> _Given task_
The lines to reproduce run from the first one through the line containing "pit_depth: float = 0.00009". Reproduce them exactly.

> _Task inputs_
** Begin **

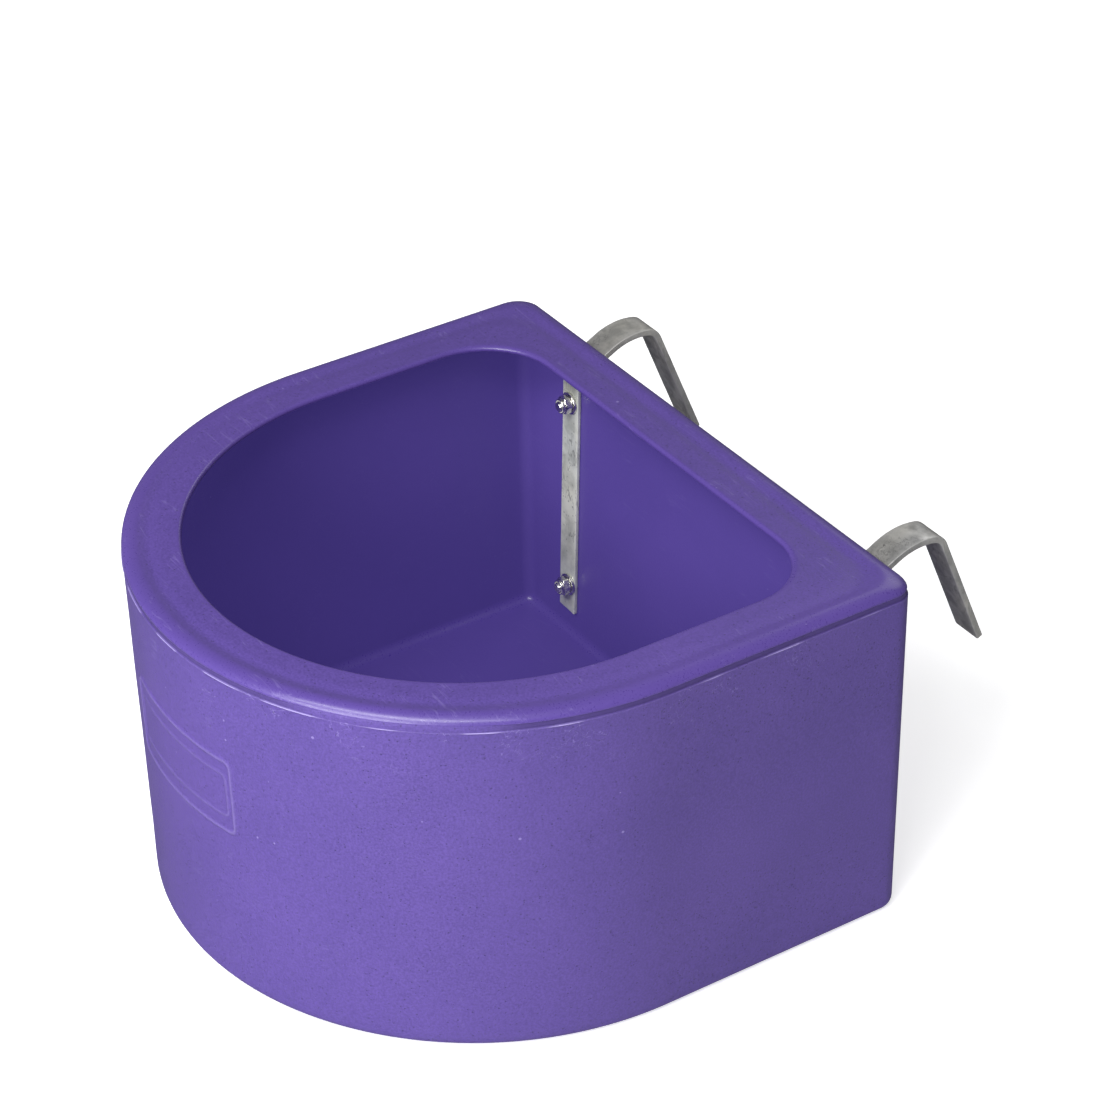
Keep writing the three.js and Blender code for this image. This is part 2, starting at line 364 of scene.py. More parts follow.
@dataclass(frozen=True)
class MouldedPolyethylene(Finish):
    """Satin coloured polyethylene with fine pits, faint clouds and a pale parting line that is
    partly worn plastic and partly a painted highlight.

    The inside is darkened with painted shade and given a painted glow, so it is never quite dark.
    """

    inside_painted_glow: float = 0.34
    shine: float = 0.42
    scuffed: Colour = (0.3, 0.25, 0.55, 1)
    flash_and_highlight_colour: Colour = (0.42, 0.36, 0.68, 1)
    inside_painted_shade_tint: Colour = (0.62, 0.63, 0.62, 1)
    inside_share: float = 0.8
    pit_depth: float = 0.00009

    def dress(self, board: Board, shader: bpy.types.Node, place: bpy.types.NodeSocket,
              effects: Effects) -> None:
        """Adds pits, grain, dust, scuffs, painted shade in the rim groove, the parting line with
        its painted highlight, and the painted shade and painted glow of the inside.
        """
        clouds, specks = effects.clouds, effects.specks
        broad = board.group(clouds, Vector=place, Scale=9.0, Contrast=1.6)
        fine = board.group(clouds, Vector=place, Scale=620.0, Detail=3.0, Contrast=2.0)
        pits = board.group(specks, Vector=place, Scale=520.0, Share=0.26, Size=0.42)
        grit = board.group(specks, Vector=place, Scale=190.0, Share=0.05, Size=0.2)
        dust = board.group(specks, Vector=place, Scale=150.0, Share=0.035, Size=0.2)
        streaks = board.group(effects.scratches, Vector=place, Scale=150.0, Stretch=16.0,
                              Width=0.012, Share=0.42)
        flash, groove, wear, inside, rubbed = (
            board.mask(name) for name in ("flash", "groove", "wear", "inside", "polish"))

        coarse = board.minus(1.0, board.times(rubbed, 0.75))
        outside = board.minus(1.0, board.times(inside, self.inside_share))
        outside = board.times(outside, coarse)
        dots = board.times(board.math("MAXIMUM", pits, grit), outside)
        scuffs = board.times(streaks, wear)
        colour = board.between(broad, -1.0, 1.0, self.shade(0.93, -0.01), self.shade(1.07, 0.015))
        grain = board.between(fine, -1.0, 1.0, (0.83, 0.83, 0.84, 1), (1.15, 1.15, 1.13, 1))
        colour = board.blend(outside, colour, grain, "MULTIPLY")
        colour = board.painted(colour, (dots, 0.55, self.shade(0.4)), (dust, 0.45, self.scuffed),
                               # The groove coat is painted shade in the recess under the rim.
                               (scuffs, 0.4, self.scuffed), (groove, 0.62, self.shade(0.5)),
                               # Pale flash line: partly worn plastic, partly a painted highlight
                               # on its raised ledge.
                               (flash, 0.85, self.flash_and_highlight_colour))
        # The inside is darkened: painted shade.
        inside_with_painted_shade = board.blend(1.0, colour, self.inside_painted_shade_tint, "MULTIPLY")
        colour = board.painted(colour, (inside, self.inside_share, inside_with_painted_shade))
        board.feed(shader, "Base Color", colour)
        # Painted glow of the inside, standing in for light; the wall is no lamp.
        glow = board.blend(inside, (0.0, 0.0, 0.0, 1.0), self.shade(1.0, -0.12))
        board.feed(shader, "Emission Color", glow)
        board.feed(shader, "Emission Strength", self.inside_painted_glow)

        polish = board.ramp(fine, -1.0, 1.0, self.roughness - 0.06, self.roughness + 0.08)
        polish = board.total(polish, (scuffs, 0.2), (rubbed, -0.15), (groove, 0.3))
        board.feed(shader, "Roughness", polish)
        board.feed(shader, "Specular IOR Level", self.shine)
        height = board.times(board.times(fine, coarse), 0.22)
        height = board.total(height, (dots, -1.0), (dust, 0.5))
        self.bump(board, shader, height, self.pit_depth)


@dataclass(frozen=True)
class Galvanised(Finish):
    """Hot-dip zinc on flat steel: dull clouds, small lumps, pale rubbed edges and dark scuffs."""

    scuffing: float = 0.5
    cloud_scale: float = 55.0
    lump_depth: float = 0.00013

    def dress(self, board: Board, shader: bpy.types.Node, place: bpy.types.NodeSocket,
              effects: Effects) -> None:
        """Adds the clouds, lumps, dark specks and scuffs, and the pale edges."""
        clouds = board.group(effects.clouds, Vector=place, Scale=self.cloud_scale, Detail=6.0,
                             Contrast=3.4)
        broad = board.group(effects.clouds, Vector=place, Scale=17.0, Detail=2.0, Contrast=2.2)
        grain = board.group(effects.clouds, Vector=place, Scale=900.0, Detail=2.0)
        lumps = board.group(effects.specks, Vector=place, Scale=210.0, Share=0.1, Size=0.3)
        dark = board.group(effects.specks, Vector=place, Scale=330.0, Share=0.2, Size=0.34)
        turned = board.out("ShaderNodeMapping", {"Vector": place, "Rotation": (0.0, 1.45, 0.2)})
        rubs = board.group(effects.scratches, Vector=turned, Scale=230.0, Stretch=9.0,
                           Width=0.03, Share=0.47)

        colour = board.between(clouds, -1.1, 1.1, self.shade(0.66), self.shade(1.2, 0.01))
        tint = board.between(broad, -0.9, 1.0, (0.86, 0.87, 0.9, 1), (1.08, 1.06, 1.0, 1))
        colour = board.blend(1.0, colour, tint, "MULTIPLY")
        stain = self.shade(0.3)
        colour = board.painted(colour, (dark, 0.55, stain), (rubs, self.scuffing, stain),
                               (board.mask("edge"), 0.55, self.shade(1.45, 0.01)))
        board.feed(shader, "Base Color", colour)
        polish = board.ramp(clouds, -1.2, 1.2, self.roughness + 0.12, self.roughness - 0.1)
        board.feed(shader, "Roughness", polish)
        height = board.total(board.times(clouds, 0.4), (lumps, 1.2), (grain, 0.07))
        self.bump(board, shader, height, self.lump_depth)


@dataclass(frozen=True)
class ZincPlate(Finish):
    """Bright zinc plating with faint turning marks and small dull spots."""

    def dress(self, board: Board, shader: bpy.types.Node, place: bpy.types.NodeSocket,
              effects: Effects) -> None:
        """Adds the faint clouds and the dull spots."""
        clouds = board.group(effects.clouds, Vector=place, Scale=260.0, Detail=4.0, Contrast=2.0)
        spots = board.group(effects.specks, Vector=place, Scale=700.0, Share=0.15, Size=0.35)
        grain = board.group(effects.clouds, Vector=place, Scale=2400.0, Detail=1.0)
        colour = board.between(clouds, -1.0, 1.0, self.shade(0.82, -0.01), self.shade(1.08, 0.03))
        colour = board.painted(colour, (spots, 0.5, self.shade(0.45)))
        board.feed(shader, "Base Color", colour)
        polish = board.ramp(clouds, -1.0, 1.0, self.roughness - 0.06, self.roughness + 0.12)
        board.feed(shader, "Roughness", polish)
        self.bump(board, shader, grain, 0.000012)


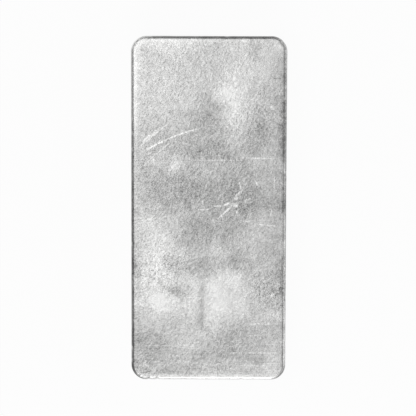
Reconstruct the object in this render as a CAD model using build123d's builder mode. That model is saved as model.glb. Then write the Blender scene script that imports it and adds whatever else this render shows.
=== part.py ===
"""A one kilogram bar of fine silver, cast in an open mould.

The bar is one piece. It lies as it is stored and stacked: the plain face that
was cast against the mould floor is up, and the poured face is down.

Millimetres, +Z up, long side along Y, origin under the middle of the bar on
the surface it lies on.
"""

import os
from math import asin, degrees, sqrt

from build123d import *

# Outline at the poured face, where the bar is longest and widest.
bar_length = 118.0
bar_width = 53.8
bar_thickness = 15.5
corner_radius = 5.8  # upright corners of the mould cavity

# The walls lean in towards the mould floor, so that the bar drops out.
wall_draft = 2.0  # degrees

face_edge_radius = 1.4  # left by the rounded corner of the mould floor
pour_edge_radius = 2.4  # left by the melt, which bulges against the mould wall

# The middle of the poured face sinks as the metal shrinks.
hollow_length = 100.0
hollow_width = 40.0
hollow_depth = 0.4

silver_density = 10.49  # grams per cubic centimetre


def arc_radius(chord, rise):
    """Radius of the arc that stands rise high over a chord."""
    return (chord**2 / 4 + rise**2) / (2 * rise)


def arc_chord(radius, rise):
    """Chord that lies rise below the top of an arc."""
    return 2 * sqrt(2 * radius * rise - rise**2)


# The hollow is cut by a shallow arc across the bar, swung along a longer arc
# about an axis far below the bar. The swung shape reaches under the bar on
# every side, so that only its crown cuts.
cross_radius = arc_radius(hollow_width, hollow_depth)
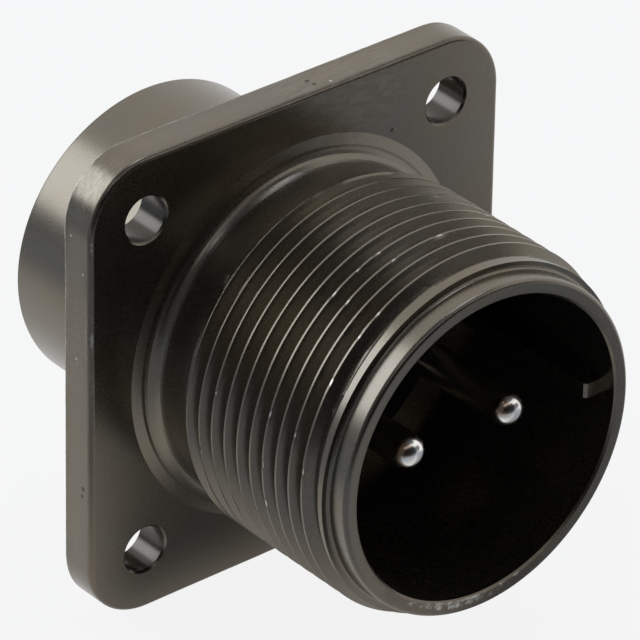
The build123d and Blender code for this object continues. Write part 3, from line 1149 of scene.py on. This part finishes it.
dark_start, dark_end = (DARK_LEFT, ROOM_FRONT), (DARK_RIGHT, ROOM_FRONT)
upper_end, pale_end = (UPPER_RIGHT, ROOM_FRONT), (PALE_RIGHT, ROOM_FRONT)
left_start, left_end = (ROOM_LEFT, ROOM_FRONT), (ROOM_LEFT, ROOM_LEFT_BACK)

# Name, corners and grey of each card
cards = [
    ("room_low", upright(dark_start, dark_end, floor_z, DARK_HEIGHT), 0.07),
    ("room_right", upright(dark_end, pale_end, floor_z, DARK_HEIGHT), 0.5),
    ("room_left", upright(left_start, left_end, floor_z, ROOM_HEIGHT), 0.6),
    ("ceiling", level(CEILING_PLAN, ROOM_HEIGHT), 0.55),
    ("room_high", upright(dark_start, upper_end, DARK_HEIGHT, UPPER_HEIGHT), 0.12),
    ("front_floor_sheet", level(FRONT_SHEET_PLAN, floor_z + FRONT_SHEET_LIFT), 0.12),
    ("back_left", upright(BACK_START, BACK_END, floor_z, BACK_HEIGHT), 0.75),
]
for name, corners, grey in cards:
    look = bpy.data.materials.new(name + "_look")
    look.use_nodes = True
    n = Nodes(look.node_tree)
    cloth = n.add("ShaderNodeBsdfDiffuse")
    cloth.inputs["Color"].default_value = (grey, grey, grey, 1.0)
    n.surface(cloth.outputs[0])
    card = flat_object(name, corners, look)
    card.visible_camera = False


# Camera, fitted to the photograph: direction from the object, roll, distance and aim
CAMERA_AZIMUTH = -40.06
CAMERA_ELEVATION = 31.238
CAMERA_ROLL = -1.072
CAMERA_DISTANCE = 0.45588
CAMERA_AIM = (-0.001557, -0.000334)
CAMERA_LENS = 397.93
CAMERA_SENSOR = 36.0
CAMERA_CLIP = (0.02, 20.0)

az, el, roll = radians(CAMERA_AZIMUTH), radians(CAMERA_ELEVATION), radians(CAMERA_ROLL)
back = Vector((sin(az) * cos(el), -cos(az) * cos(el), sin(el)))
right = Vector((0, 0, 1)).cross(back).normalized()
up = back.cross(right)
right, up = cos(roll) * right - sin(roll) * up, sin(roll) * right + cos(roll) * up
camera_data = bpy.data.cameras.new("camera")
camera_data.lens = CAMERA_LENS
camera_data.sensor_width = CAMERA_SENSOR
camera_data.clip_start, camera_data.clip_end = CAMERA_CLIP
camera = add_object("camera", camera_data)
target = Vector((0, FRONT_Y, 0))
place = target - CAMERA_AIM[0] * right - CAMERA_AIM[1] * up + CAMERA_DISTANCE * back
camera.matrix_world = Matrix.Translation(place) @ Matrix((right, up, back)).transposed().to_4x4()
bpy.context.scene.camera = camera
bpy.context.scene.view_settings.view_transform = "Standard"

** End **

> _Written solution_
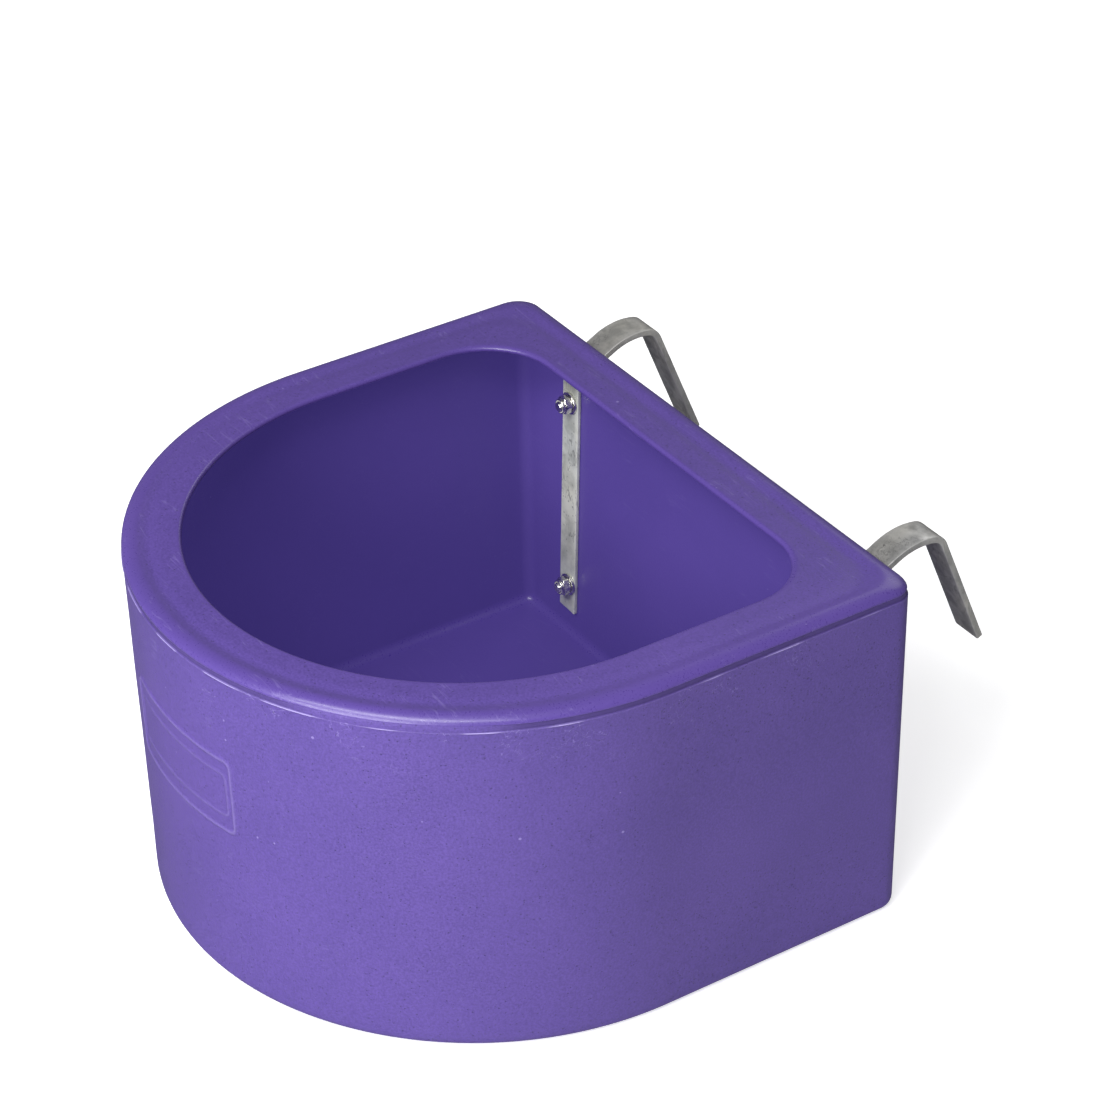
Keep writing the three.js and Blender code for this image. This is part 2, starting at line 364 of scene.py. More parts follow.
@dataclass(frozen=True)
class MouldedPolyethylene(Finish):
    """Satin coloured polyethylene with fine pits, faint clouds and a pale parting line that is
    partly worn plastic and partly a painted highlight.

    The inside is darkened with painted shade and given a painted glow, so it is never quite dark.
    """

    inside_painted_glow: float = 0.34
    shine: float = 0.42
    scuffed: Colour = (0.3, 0.25, 0.55, 1)
    flash_and_highlight_colour: Colour = (0.42, 0.36, 0.68, 1)
    inside_painted_shade_tint: Colour = (0.62, 0.63, 0.62, 1)
    inside_share: float = 0.8
    pit_depth: float = 0.00009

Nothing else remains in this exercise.